Combattre l'homophobie que les tags qui fleurissent rendent visible, ce n'est pas s'extasier devant les réactions hypocrites des politiques qui ne font que le minimum en les condamnant et en rénovant la voirie, et nous abreuvent de messages lénifiants sur un amour en marche triomphant.
Il y a paradoxe, à remercier constamment les élus pour le moindre gesticule un peu friendly qu'ils consentent, quand les politiques qu'ils mènent globalement véhiculent le même message que celui des tags dénoncés.
Se battre pour que ces tags soient renvoyés à l'insignifiance collective, pour s'opposer à leurs velléités d'imposer leurs termes et diktats au commun, lutter pour établir un rapport de force qui les renverraient dans les poubelles totalitaires, évidemment.
S'en emparer pour leur faire porter un renversement, montrer ce qu'ils prétendent dissimuler : la volonté de destruction qui les anime. Encore une fois oui.
Mais tomber dans un face-à-face entre des croisés de la domination et nous, c'est se piéger soi-même. Car nous en remettre à des alliances de circonstance, c'est nous priver de mettre en exergue la constance et la continuité des mécanismes qui construisent l'homophobie.
C'est nous empêcher de rendre visible ce qu'il y a de banal, quotidien et systémique à essayer de nous renvoyer au placard et nous réduire au silence par la violence et la contrainte.
Nous devons à la complexité de ne pas nous faire les porte-voix d'une politique de communication et d'exonération qui n'a pas pour objet de nous faire place mais de s'accorder des labels de progressisme et de gagner des parts de marché, électoraux comme touristiques. D'ailleurs leurs maîtres d'oeuvre s'en cachent fort peu.
Non ces tags ne peuvent être réduits à une réaction, ils sont le produit de politiques homophobes, sexistes et racistes.
D'ailleurs plutôt que d'ironiser sur le prétendu insensé de ces tags, nous aurions mieux fait de souligner la continuité politique, raciste, de ce hors de France.
Bien-sur que l'ironie était tentante, avec sa dimension de mise à distance. Mais ce premier sentiment de désamorcer par le ridicule est de court terme.
Ne pas ajouter la violence à la violence nous est quotidien, nous sauvons nos peaux, car sinon comment trouver l'énergie de lutter et d'être, tout simplement, avec la conscience vive que le désir de nous acculer à la disparition est omniprésent et structurant de nos sociétés.
Ça permet aussi de s'auto-convaincre, qu'il n'y a là que le pire, une fraction du réel et non celui-ci.
Mais attardons-nous deux secondes sur le premier slogan tagué sur les arc en ciel municipaux. Sur sa littéralité.
Et cessons de refuser de voir qu'il y a dans ce slogan, certes extrême, une réalité politique dont les agités du « remplacement » sont loin d'avoir le monopole.
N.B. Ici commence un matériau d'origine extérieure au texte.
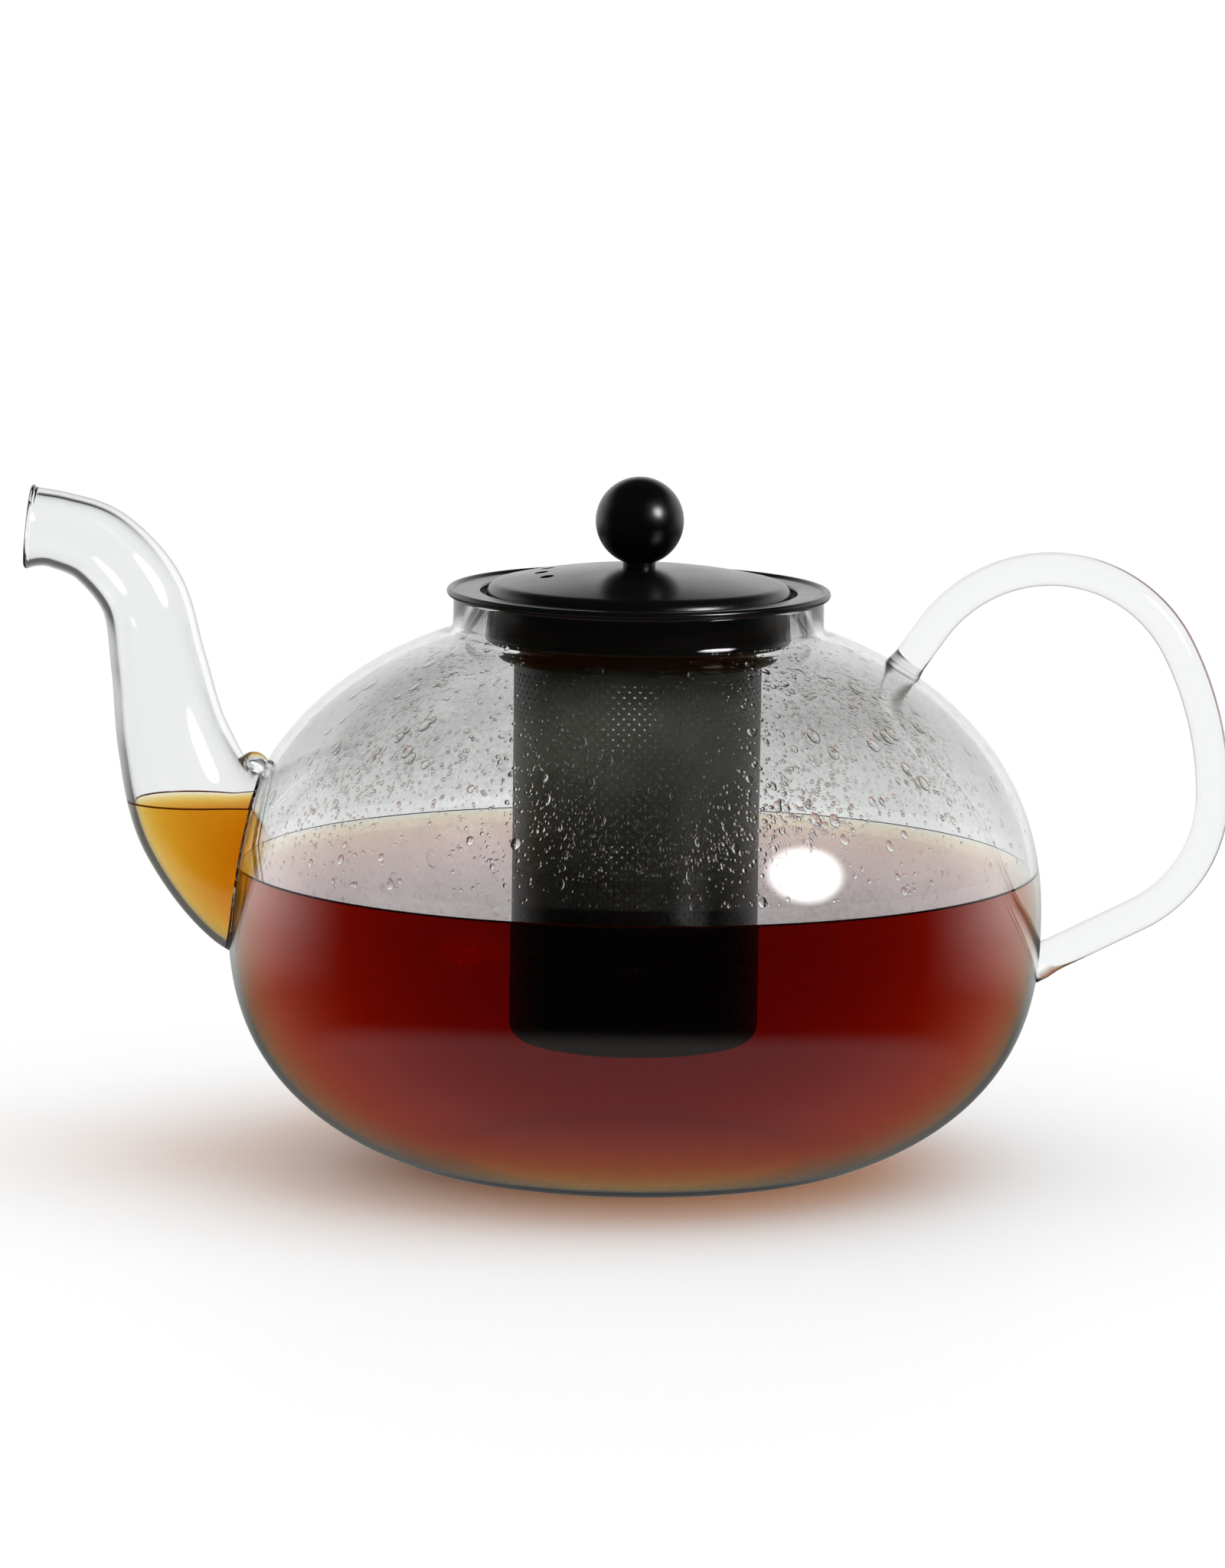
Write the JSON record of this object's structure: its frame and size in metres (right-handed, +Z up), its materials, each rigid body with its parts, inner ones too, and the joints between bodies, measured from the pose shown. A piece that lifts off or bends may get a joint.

La France, et ses frontières, ne peuvent se réduire à une entité physique, géographique dont il faudrait nous bouter, ce sont aussi des représentations culturelles, des institutions, des rapports de pouvoir, des accès au droit commun, aux richesses, aux décisions collectives.
Qu'il y ait à combattre, celles et ceux qui entendent avec force et violence blanchir tout droit à l'existence de celles qui n'appartiennent pas à leurs cercles, aucun doute là dessus.
Pour autant, ne les aidons pas non plus à masquer à coup de peinture, que l'homophobie n'aurait que ce seul visage de son expression caricaturale.
Nous mettre hors de France, ce sont des politiques déjà menées.
Ce sont les expulsions, hors de frontières territoriales, de malades atteints de pathologies lourdes, VIH notamment mais pas seulement, de militants contre le sida, mais pas seulement, d'étranger.e.s demandeurs d'asile mais pas seulement.
Ce sont aussi les expulsions hors du droit commun. Qui vont de la légitimation de la discrimination aux exclusions de l'argent public.
Ce sont les expulsions hors de l'espace public, de la rue aumouvement social, syndical et politique, du système éducatif, sanitaire, avec leurs lots de harcèlements et d'injonctions à l'invisibilité.
Ce sont les expulsions des représentations culturelles, avec ses filtres de censure préalables empêchant l'accès aux moyens de production et les effacements de toutes les subcultures au profit d'une égalité de façade.
Ce sont les violences policières et économiques qui s'abattent sur toute autonomie qui ne fait pas allégeance au NoAlternative.
Nous avons besoin de ressources, nous avons besoin que nos conditions matérielles d'existence changent, Sinon ça ne ressemble à rien d'autre qu'à une France barbouillée de blanc.